SOURCES: V.C.H. Oxfordshire 9 (1969), 58; R. Brunskill, Traditional Farm Buildings of Britain and their Conservation (1999), 57-9; A. Young, General View of the Agriculture of Oxfordshire (1813); W. Foreman, Oxfordshire Mills (1983)

SUMMARY OF IMPORTANCE: This six-bay barn, of coursed marlstone with a Welsh slate roof, may have C17 or C18 origins but was refurbished, for instance with new iron windows, and extended to the west in 1826 (datestone). Probably soon afterwards a steam engine driving first-floor milling equipment was introduced in the westernmost bay of the barn. Servicing its boiler was a tall blue-brick chimney. Although the boiler has been removed, the original engine replaced by one of the late C19 or early C20, and the chimney reduced in height, the building and its mechanical fittings and fixtures generally survive in a remarkably complete condition.

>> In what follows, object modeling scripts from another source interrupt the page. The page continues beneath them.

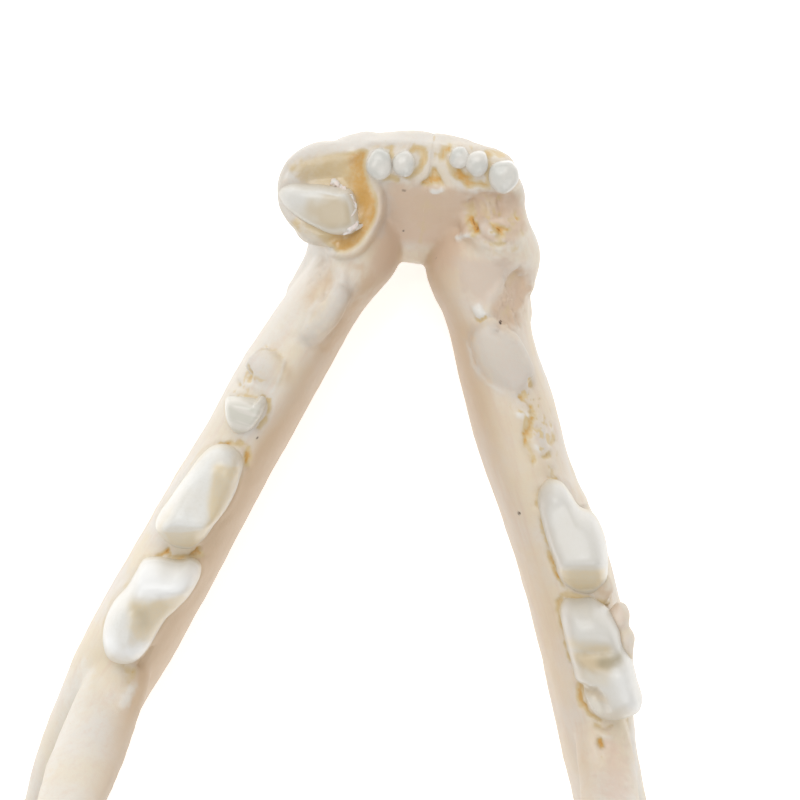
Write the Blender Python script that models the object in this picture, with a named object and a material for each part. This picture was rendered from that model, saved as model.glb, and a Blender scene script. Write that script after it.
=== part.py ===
"""Lower jaw of a domestic cat, in two halves that meet at the chin.

Jaw coordinates are millimetres: u runs outwards from the midline, v runs back from the
front of the jaw, and h rises from the rim of the tooth sockets. The animal's left half
lies on +X. The jaw rests on its lower border and on the angular processes, with +Y
towards the jaw joints, and the origin is under the middle of its box.
"""

import math

import bmesh
import bpy
import numpy as np

MM = 0.001

# Overall sizes of the jaw, mm
BODY_DEPTH = 10.3
JAW_MIDDLE = 28.4
CHIN_GAP = 0.15
RAMUS_THICKNESS = 2.2
CORONOID_THICKNESS = 1.7
CONDYLE_SPAN = (14.6, 25.4)
CONDYLE_RADIUS = 1.75
CONDYLE_PLACE = (55.0, 0.7)

# How round the sections are (1 is an ellipse, less is boxy) and how far the body leans outwards
BODY_SQUARENESS = 0.86
BODY_LEAN = 0.35
CHIN_SQUARENESS = 0.8
PLATE_SQUARENESS = 0.55
TOOTH_SQUARENESS = 0.8

# How finely the surfaces are made
REMESH_VOXEL = 0.3
BONE_TRIANGLES = 4800
BODY_ROWS, BODY_COLUMNS = 64, 28
CHIN_ROWS, CHIN_COLUMNS = 22, 32
PLATE_ROWS, PLATE_COLUMNS = 15, 40
CONDYLE_ROWS, CONDYLE_COLUMNS = 20, 18
TOOTH_COLUMNS = 24
SHARP_EDGE = math.radians(50)
BONE_COLOUR = (0.80, 0.72, 0.60, 1.0)

# The ramus, shared by both halves: outlines as (v, h)
RAMUS_CENTRE = (46.0, -2.5)
RAMUS_OUTLINE = (
    (37.0, -3.5), (39.0, 0.8), (43.0, 4.2), (48.5, 4.8), (52.2, 3.2), (54.6, 2.2),
    (54.4, -0.8), (52.2, -2.6), (51.4, -5.0), (51.8, -7.4), (52.6, -9.2), (47.0, -9.4), (40.5, -8.8),
)
CORONOID_CENTRE = (46.5, 8.0)
CORONOID_OUTLINE = (
    (40.2, 0.6), (41.4, 4.8), (43.3, 9.2), (45.8, 13.2), (48.2, 15.8), (50.6, 16.7),
    (52.6, 15.9), (52.2, 13.2), (51.2, 9.8), (50.8, 6.0), (51.0, 2.6), (45.5, 0.2),
)
# How far out the middle of the ramus lies, as (v, u), and how far it leans out per mm of height
RAMUS_MIDDLE = ((36.0, 14.9), (40.0, 15.6), (44.0, 16.5), (48.0, 17.6), (52.0, 18.8), (57.0, 20.2))
RAMUS_LEAN = 0.03

# Level sections of the chin: h, front and rear at the midline, half width
CHIN_LEVELS = (
    (-10.0, 6.8, 9.2, 2.6), (-8.8, 5.2, 9.5, 4.0), (-7.0, 3.6, 9.3, 4.8), (-5.0, 2.0, 8.7, 5.3),
    (-3.0, 0.8, 7.1, 5.5), (-1.0, 0.3, 5.0, 5.5), (0.3, 0.7, 3.3, 4.6),
)

# Processes of the ramus: a path of (u, v, h), then the widths and heights along it
CONDYLE_NECK = (
    ((19.2, 51.4, 0.6), (19.8, 53.4, 0.9), (20.0, 55.2, 0.6)), (1.3, 2.6, 3.9), (1.9, 1.8, 1.3),
)
ANGULAR_PROCESS = (
    ((19.8, 47.5, -8.6), (20.4, 51.5, -9.0), (20.0, 54.4, -8.9), (19.2, 56.4, -8.2)),
    (1.6, 1.5, 1.0, 0.6), (1.5, 1.6, 1.1, 0.6),
)

# Stations along the body of each half: v, lingual edge, buccal edge
LEFT_BODY = (
    (4.5, 1.6, 5.8), (7.0, 1.0, 5.7), (9.5, 1.1, 6.7), (12.5, 2.9, 8.4), (16.5, 4.6, 10.4),
    (20.5, 6.2, 12.0), (24.5, 7.8, 13.8), (28.5, 9.3, 15.5), (32.5, 10.8, 17.2),
    (36.5, 12.4, 18.7), (40.5, 14.1, 19.8), (44.5, 15.1, 20.7), (48.5, 16.6, 21.2),
    (52.0, 18.2, 21.3), (54.5, 19.0, 20.8),
)
RIGHT_BODY = (
    (4.5, 1.4, 6.0), (7.0, 0.8, 6.5), (9.5, 0.5, 7.2), (12.5, 2.1, 7.9), (16.5, 3.6, 9.8),
    (20.5, 5.2, 11.4), (24.5, 7.2, 13.8), (28.5, 9.0, 15.5), (32.5, 10.6, 16.9),
    (36.5, 12.0, 17.5), (40.5, 13.4, 18.6), (44.5, 14.9, 19.9), (48.5, 16.7, 20.8),
    (52.0, 18.2, 21.2), (54.5, 19.0, 20.8),
)
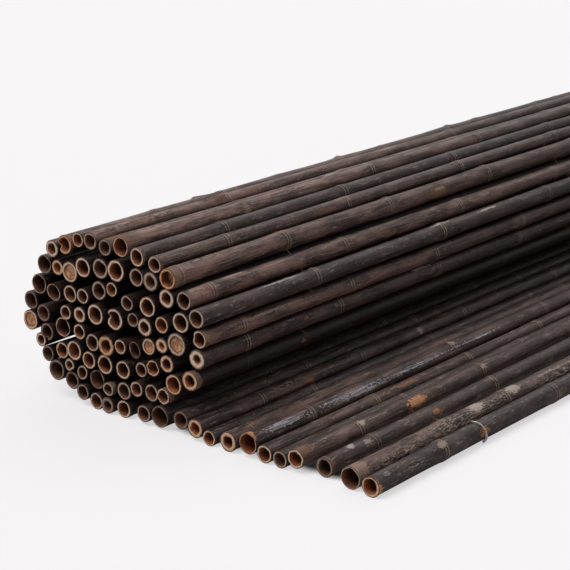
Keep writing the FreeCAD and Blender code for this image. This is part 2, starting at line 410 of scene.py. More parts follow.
# %% Patches, torn ends and buds
# Cane: (from, to, side, half width, tone). Tone 0 is rust orange, 0.4 brown wood,
# 0.6 tan, 0.85 pale and 1 a painted bluish highlight.
PATCHES = {
    0: ((-8, 8, -12, 64, 0.05), (18, 30, 62, 16, 0.95), (128, 147, 62, 22, 0.66),
        (214, 236, 14, 30, 0.22)),
    1: ((-9, 26, 60, 300, 0.58), (247, 277, 80, 38, 0.86), (332, 364, 80, 36, 0.8),
        (380, 520, 66, 7, 0.62)),
    2: ((-6, 6, 60, 120, 0.42), (42, 58, 84, 24, 0.9), (214, 234, 40, 20, 0.2), (72, 86, 60, 22, 0.7)),
    3: ((-8, 26, 80, 60, 0.44), (220, 262, 40, 40, 0.08), (395, 410, 60, 18, 0.66),
        (120, 134, 70, 20, 0.8)),
    5: ((236, 330, 72, 12, 0.34), (250, 320, 50, 6, 0.3), (450, 640, 92, 6, 0.95)),
    6: ((12, 112, 62, 13, 1.0), (30, 108, 42, 4, 0.95), (120, 270, 50, 12, 1.0),
        (250, 434, 42, 11, 1.0), (150, 300, 30, 5, 0.95), (440, 560, 40, 6, 0.95),
        (434, 450, 80, 18, 0.65), (-4, 8, 100, 60, 0.1)),
    9: ((208, 230, 30, 18, 0.3), (474, 488, 40, 24, 0.8)),
    26: ((-6, 10, 60, 90, 0.3),),
    27: ((30, 150, 96, 10, 0.7), (420, 520, 90, 9, 0.7)),
    28: ((236, 262, 66, 30, 0.4), (60, 116, 60, 16, 0.6), (300, 350, 60, 18, 0.55),
         (600, 690, 84, 10, 0.7)),
    29: ((-4, 52, 84, 42, 0.46), (253, 266, 40, 60, 0.36), (96, 106, 50, 16, 0.9),
         (300, 370, 60, 16, 0.55), (450, 480, 70, 16, 0.8)),
    30: ((-4, 12, 60, 120, 0.44), (227, 240, 22, 44, 0.62), (330, 420, 76, 12, 0.66)),
    31: ((-6, 6, 0, 90, 0.5),),
    32: ((-4, 6, -30, 60, 0.35), (300, 370, 20, 22, 0.4)),
    33: ((-6, 15, 60, 300, 0.5), (550, 606, 10, 40, 0.38), (560, 600, 30, 12, 0.7)),
    34: ((4, 38, 84, 30, 0.6), (62, 120, 84, 14, 0.68)),
    35: ((124, 206, 80, 9, 0.9), (500, 556, 80, 9, 0.9), (620, 680, 72, 7, 0.85)),
    36: ((196, 300, 0, 10, 0.5), (290, 352, -14, 9, 0.3), (60, 200, 40, 5, 0.7), (-5, 12, 60, 90, 0.6)),
    37: ((200, 210, 20, 12, 0.26), (440, 510, 60, 8, 0.8)),
    38: ((208, 218, 4, 12, 0.26), (-4, 10, 0, 100, 0.5)),
    40: ((-4, 12, 0, 160, 0.45),),
    44: ((-4, 8, 0, 160, 0.5),),
}
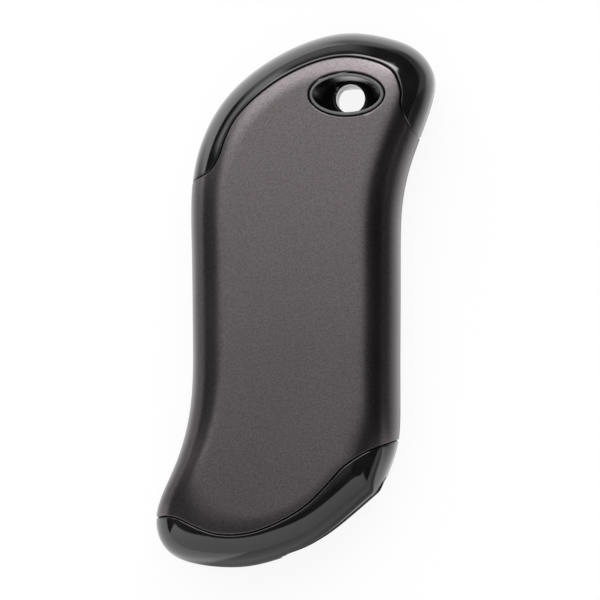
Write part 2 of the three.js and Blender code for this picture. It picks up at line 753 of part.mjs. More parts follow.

The barn was among the farmyard buildings at Bloxham Grove built or upgraded in or about 1826 by George Warriner (II), an improving farmer whose activities were noted by Arthur Young, the celebrated writer on agriculture. It has group value with the Grade II brewhouse and laundry.

This text is from the original listing, and may not necessarily reflect the current setting of the building.